Y1. Direct method overlap. Y1's iterative quantum warm-starting prepares a high-quality QAOA seed via measurement of a previous QAOA layer. AQA-warm-started QAOA prepares the seed via a structured (tau, p) sweep on the annealing ansatz. EHQO further generalises by warm-starting through a chain of intermediate Hamiltonians. All three are members of the same family — improve QAOA by giving it a better starting point, derived from problem structure.

Y3. Direct method overlap. Y3 found that layerwise QAOA optimisation gave the most robust schedule for the DGMVP portfolio. EHQO is essentially a "Hamiltonian-wise" generalisation: instead of adding QAOA layers one by one, it traverses cost Hamiltonians H(s_j) one by one. The warm-starting principle is identical; the geometry is different (parameter space vs. Hamiltonian space). Worth comparing on portfolio benchmarks.

Y2. Light method overlap. Y2's portfolio QAOA also relies on iterative refinement (CVaR + iterative). The connection to EHQO is via the broader template of "build a sequence of easier problems, solve each warm-starting from the previous".

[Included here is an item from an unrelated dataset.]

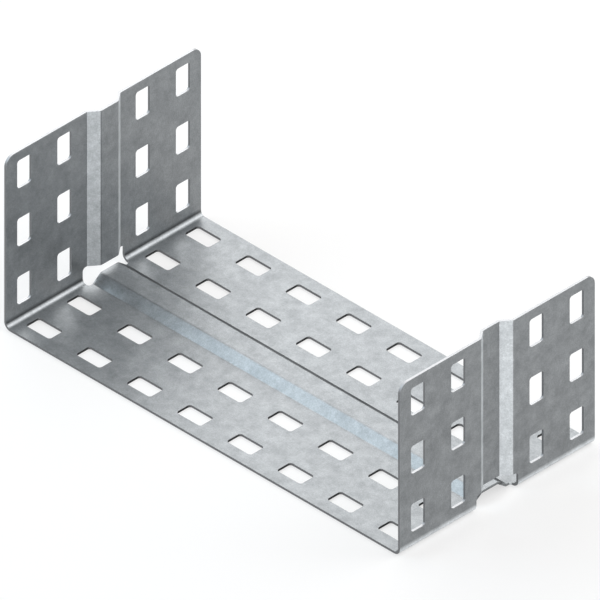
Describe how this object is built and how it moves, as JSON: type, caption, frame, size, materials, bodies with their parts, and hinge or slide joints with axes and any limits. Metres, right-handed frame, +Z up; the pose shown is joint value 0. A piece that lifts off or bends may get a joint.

Recommended action for Yuan

Adapt EHQO for the DGMVP portfolio (Y3). Replace the linear interpolation H(s) = (1−s) H_I + s H_P with a portfolio-specific schedule (e.g., gradually adding asset correlation terms) and compare with Y3's layerwise schedule. Could be the next paper in the Y3 line.
Cite in next QAOA-warm-start draft. EHQO is a clean concrete example of the "warm-start via problem-structure interpolation" idea — pairs nicely with Y1 in a related-work section.
Read deeper, especially Sec. III. The (tau, p) sweep methodology is a useful template for any future Y3-style noise-regime analysis: identify an "AQA sweet spot" before reporting QAOA results.